One of the things I find interesting is how Heyer’s Venetia — with NO explicit sex — sizzles, while most of these just make me roll my eyes and go “I think she’s still a virgin in her left ear.”
But dontchaknow that the weird sex proves the writer has actually had sex, and isn’t some hardboiled shrew living by herself with sixty seven cats and her body weight in handmade doilies waiting to inflict prune juice and twenty year old taffy in depression glass dishes to the unwary?
“I think she’s still a virgin in her left ear.”

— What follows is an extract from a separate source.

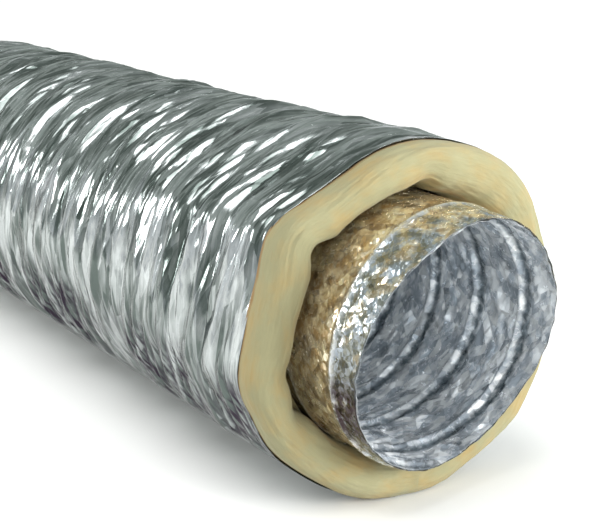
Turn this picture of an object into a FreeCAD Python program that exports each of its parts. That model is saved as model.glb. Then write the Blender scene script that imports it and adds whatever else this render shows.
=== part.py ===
import FreeCAD, Part
import math
import os

import Sketcher

# An insulated flexible air duct, lying on its side.
#
# Seen from the air stream outwards it is a core of two foil plies with a spring wire helix
# between them, a blanket of glass wool, and a foil jacket that is pressed flat where it rests.
# The duct runs along X with its mouth at +X, where the core stands out of the wool. The origin is
# at the middle of the length, on the ground. Every layer is cut into sections, so that the duct
# bends and stretches at the planes between them, and the last length of wool and jacket is a
# sleeve that slides along the core.

SECTIONS = 9

SIZES = [
    ("bore_radius", 63.5, "inside radius of the core"),
    ("ply_thickness", 0.4, "each foil ply of the core, crinkles included"),
    ("wire_diameter", 1.4, "spring wire of the helix"),
    ("wire_clearance", 0.15, "between the wire and each ply"),
    ("wire_pitch", 38.0, "length that one turn of the helix takes"),
    ("wire_setback", 3.0, "from each cut end of the core to the end of the wire"),
    ("wire_mouth_angle", -106.0, "where the wire ends at the mouth, from +Y towards +Z"),
    ("wire_end_gap", 0.5, "between the wires of two sections, along the wire"),
    ("wool_thickness", 25.0, "glass wool blanket"),
    ("layer_gap", 0.1, "between the wool and the foil on each side of it"),
    ("jacket_thickness", 0.4, "outer foil jacket, crinkles included"),
    ("rest_depth", 3.0, "how far the jacket is pressed flat where it rests"),
    ("section_length", 56.0, "from one bending plane to the next"),
    ("sleeve_length", 56.0, "last length of wool and jacket, which slides on the core"),
    ("core_reach", 45.0, "how far the core stands out of the wool at the mouth"),
    ("seam_gap", 0.2, "between two sections of a foil or of the wool"),
]

doc = FreeCAD.newDocument("FlexibleDuct")
sheet = doc.addObject("Spreadsheet::Sheet", "Sizes")
for row, (alias, value, note) in enumerate(SIZES, start=1):
    sheet.set(f"A{row}", str(value))
    sheet.setAlias(f"A{row}", alias)
    sheet.set(f"B{row}", note)
doc.recompute()

# Expressions for the radii, from the bore outwards, and for the places along the duct.
BORE = "Sizes.bore_radius"
INNER_PLY = f"({BORE} + Sizes.ply_thickness)"
WIRE_LINE = f"({INNER_PLY} + Sizes.wire_clearance + Sizes.wire_diameter / 2)"
OUTER_PLY_BORE = f"({WIRE_LINE} + Sizes.wire_diameter / 2 + Sizes.wire_clearance)"
OUTER_PLY = f"({OUTER_PLY_BORE} + Sizes.ply_thickness)"
WOOL_BORE = f"({OUTER_PLY} + Sizes.layer_gap)"
WOOL = f"({WOOL_BORE} + Sizes.wool_thickness)"
JACKET_BORE = f"({WOOL} + Sizes.layer_gap)"
JACKET = f"({JACKET_BORE} + Sizes.jacket_thickness)"
AXIS_HEIGHT = f"({JACKET} - Sizes.rest_depth)"
CORE_LENGTH = f"({SECTIONS} * Sizes.section_length + Sizes.sleeve_length + Sizes.core_reach)"
WIRE_MOUTH = f"({CORE_LENGTH} - Sizes.wire_setback)"
WIRE_END_STEP = f"(Sizes.wire_end_gap * Sizes.wire_pitch / (2 * pi * {WIRE_LINE}))"

# One piece of the wire's sweep per quarter turn.
TURNS_PER_PIECE = 0.25

parts = []


def section_start(index):
    """Where a section starts, from the tail end of the duct. The sleeve follows the last one."""
    return f"({index} * Sizes.section_length)"


def rotation(x, y, z, angle):
    """The expression of a rotation about an axis, in degrees."""
    return f"create(<<rotation>>; create(<<vector>>; {x}; {y}; {z}); {angle})"


def place_along_duct(part, start):
    """Puts a part's own origin on the duct's axis, at its start along the duct."""
    part.setExpression(".Placement.Base.x", f"{start} - {CORE_LENGTH} / 2")
    part.setExpression(".Placement.Base.z", AXIS_HEIGHT)
    parts.append(part)


def new_body(label, start):
    """A body whose own X axis is the duct's axis."""
    body = doc.addObject("PartDesign::Body", label)
    body.Label = label
    place_along_duct(body, start)
    return body


def new_sketch(body):
    """A sketch across the duct, on the body's own YZ plane."""
    plane = next(f for f in body.Origin.OriginFeatures if f.Role == "YZ_Plane")
    sketch = body.newObject("Sketcher::SketchObject", f"{body.Name}_sketch")
    sketch.AttachmentSupport = (plane, "")
    sketch.MapMode = "FlatFace"
    return sketch


def constrain(sketch, constraint, name, expression):
    """Adds a named dimension and binds it to the sheet."""
    index = sketch.addConstraint(constraint)
    sketch.renameConstraint(index, name)
    sketch.setExpression(f"Constraints.{name}", expression)


def add_circle(sketch, name, radius):
    """A circle about the duct's axis."""
    size = float(sheet.get("bore_radius"))
    circle = sketch.addGeometry(Part.Circle(FreeCAD.Vector(), FreeCAD.Vector(0, 0, 1), size))
    sketch.addConstraint(Sketcher.Constraint("Coincident", circle, 3, -1, 1))
    constrain(sketch, Sketcher.Constraint("Radius", circle, size), f"{name}_radius", radius)


def add_pressed_outline(sketch, name, radius, drop):
    """An arc about the duct's axis, closed by a level chord this far below the axis."""
    size = float(sheet.get("bore_radius"))
    tilt = math.radians(10)
    full = Part.Circle(FreeCAD.Vector(), FreeCAD.Vector(0, 0, 1), size)
    arc = sketch.addGeometry(Part.ArcOfCircle(full, tilt - math.pi / 2, 1.5 * math.pi - tilt))
    left = FreeCAD.Vector(-size * math.sin(tilt), -size * math.cos(tilt), 0)
    right = FreeCAD.Vector(size * math.sin(tilt), -size * math.cos(tilt), 0)
    chord = sketch.addGeometry(Part.LineSegment(left, right))
    sketch.addConstraint(Sketcher.Constraint("Coincident", arc, 3, -1, 1))
    sketch.addConstraint(Sketcher.Constraint("Coincident", arc, 1, chord, 2))
    sketch.addConstraint(Sketcher.Constraint("Coincident", arc, 2, chord, 1))
    sketch.addConstraint(Sketcher.Constraint("Horizontal", chord))
    constrain(sketch, Sketcher.Constraint("Radius", arc, size), f"{name}_radius", radius)
    below = Sketcher.Constraint("DistanceY", chord, 1, -1, 1, size * math.cos(tilt))
    constrain(sketch, below, f"{name}_drop", drop)


def pad_along_duct(body, sketch, length):
    """Pads a section drawn across the duct along the body's X axis."""
    pad = body.newObject("PartDesign::Pad", f"{body.Name}_pad")
    pad.Profile = sketch
    pad.setExpression("Length", length)
    sketch.Visibility = False


def foil_ply(label, start, length, inner, outer):
    """A round ply of the core."""
    body = new_body(label, start)
    sketch = new_sketch(body)
    add_circle(sketch, "inner", inner)
    add_circle(sketch, "outer", outer)
    pad_along_duct(body, sketch, length)


def glass_wool(label, start, length):
    """A length of the blanket: round inside, pressed flat underneath."""
    body = new_body(label, start)
    sketch = new_sketch(body)
    add_circle(sketch, "inner", WOOL_BORE)
    drop = f"{AXIS_HEIGHT} - Sizes.jacket_thickness - Sizes.layer_gap"
    add_pressed_outline(sketch, "outer", WOOL, drop)
    pad_along_duct(body, sketch, length)


def jacket(label, start, length):
    """A length of the outer jacket, pressed flat underneath."""
    body = new_body(label, start)
    sketch = new_sketch(body)
    inner_drop = f"{AXIS_HEIGHT} - Sizes.jacket_thickness"
    add_pressed_outline(sketch, "inner", JACKET_BORE, inner_drop)
    add_pressed_outline(sketch, "outer", JACKET, AXIS_HEIGHT)
    pad_along_duct(body, sketch, length)


def spring_wire(label, start, length):
    """A length of the helix, which turns right-handed about the duct's axis."""
    path = doc.addObject("Part::Helix", f"{label}_path")
    path.SegmentLength = TURNS_PER_PIECE
    path.setExpression("Radius", WIRE_LINE)
    path.setExpression("Pitch", "Sizes.wire_pitch")
    path.setExpression("Height", length)
    across = doc.addObject("Part::Circle", f"{label}_across")
    across.Placement.Rotation = FreeCAD.Rotation(FreeCAD.Vector(1, 0, 0), 90)
    across.setExpression("Radius", "Sizes.wire_diameter / 2")
    across.setExpression(".Placement.Base.x", WIRE_LINE)
    doc.recompute()
    wire = doc.addObject("Part::Sweep", label)
    wire.Label = label
    wire.Sections = [across]
    wire.Spine = (path, [f"Edge{edge + 1}" for edge in range(len(path.Shape.Edges))])
    wire.Solid = True
    wire.Frenet = True
    # The helix rises along its own Z axis from a start on its own X axis. A third of a turn about
    # the diagonal lays it along the duct with its start at +Y, from where its angle is counted.
    turned = f"360 * ({start} - {WIRE_MOUTH}) / Sizes.wire_pitch"
    turn = rotation(1, 0, 0, f"Sizes.wire_mouth_angle + {turned}")
    wire.setExpression(".Placement.Rotation", f"{turn} * {rotation(1, 1, 1, 120)}")
    place_along_duct(wire, start)


def build_sections():
    """The five layers of every section, from the tail to the mouth."""
    for number in range(1, SECTIONS + 1):
        start = section_start(number - 1)
        layer_length = "Sizes.section_length - Sizes.seam_gap"
        core_length = layer_length
        wire_start = start
        wire_length = f"Sizes.section_length - {WIRE_END_STEP}"
        if number == 1:
            wire_start = f"({start} + Sizes.wire_setback)"
            wire_length = f"{wire_length} - Sizes.wire_setback"
        if number == SECTIONS:
            core_length = f"{CORE_LENGTH} - {start}"
            wire_length = f"{WIRE_MOUTH} - {wire_start}"
        foil_ply(f"core_inner_foil_{number}", start, core_length, BORE, INNER_PLY)
        spring_wire(f"spring_wire_{number}", wire_start, wire_length)
        foil_ply(f"core_outer_foil_{number}", start, core_length, OUTER_PLY_BORE, OUTER_PLY)
        glass_wool(f"glass_wool_{number}", start, layer_length)
        jacket(f"vapour_jacket_{number}", start, layer_length)


def build_sleeve():
    """The loose end of the wool and the jacket, at the mouth."""
    start = section_start(SECTIONS)
    glass_wool("glass_wool_end", start, "Sizes.sleeve_length")
    jacket("vapour_jacket_end", start, "Sizes.sleeve_length")


def check_document():
    """Stops if a feature failed or a part is not one valid solid."""
    for item in doc.Objects:
        if "Invalid" in item.State or "Error" in item.State:
            raise RuntimeError(f"{item.Label} failed: {item.State}")
    for part in parts:
        shape = part.Shape
        if shape.isNull() or not shape.isValid() or len(shape.Solids) != 1:
            raise RuntimeError(f"{part.Label} is not one valid solid")
        if shape.Volume <= 0:
            raise RuntimeError(f"{part.Label} has no volume")


build_sections()
build_sleeve()
doc.recompute()
check_document()

os.makedirs("parts", exist_ok=True)
for part in parts:
    part.Shape.exportStep(os.path.join("parts", f"{part.Label}.step"))
box = Part.makeCompound([part.Shape for part in parts]).optimalBoundingBox()
print(f"{len(parts)} parts, {box.XLength:.1f} x {box.YLength:.1f} x {box.ZLength:.1f} mm")
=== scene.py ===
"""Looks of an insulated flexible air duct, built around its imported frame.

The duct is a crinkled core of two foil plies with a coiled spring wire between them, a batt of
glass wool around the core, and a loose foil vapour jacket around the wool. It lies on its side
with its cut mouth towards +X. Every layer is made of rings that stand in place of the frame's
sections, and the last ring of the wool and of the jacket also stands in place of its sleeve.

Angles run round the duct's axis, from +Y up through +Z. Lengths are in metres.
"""

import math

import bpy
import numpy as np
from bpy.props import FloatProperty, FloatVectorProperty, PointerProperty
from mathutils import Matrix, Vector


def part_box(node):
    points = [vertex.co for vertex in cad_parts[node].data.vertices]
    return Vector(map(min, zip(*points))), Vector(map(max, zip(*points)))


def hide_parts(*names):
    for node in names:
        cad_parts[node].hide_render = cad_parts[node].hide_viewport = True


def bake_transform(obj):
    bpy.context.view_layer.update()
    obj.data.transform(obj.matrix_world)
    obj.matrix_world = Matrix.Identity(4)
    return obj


bl_info = {
    "name": "Insulated Flexible Air Duct",
    "version": (1, 0, 0),
    "blender": (4, 5, 0),
    "location": "3D View > Sidebar > Air Duct",
    "description": "Builds the foil, wool and wire layers of an insulated flexible air duct",
    "category": "Add Mesh",
}

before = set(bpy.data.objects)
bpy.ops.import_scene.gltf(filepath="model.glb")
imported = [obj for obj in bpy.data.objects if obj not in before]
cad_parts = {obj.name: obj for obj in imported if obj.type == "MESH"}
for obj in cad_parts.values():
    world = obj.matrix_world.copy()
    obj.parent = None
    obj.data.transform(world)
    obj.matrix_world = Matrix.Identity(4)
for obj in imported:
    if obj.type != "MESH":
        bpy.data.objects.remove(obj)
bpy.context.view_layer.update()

MM = 0.001
TURN = 2 * math.pi

# What the frame says about the duct

SECTIONS = sum(name.startswith("spring_wire_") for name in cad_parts)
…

It’s really and truly fortunate that I was not drinking something just now, you’d owe me a keyboard. 😉
And Dan, yes, you should read Heyer. I disagree that all of her heroines are competent, even within their society. A few of them are rather helpless and needing to be cared for. Contrast the heroine in _Friday’s Child_ to _The Grand Sophie_ for example. Or the women in _Bath Tangle_. It’s almost as if Heyer doesn’t decide for them what they ought to be capable of, but takes them as individuals. She has many heroines who are vastly capable and confidently independent and are aware of the rules of their society without the (literary) necessity of being chaffed by it, even if once in a while they find it annoying. But the thing of it is that they actually do have the competencies they claim.
I won’t say in all, but in many modern Regency and other Historical romances the author does seem to decide for the heroine how she’s supposed to feel about the social order and she’s supposed to be smarter and more competent than the men around her. Thus, you’ve got women darting off senselessly to “save” the man they love from situations they know nothing about. Makes. Me. Nuts.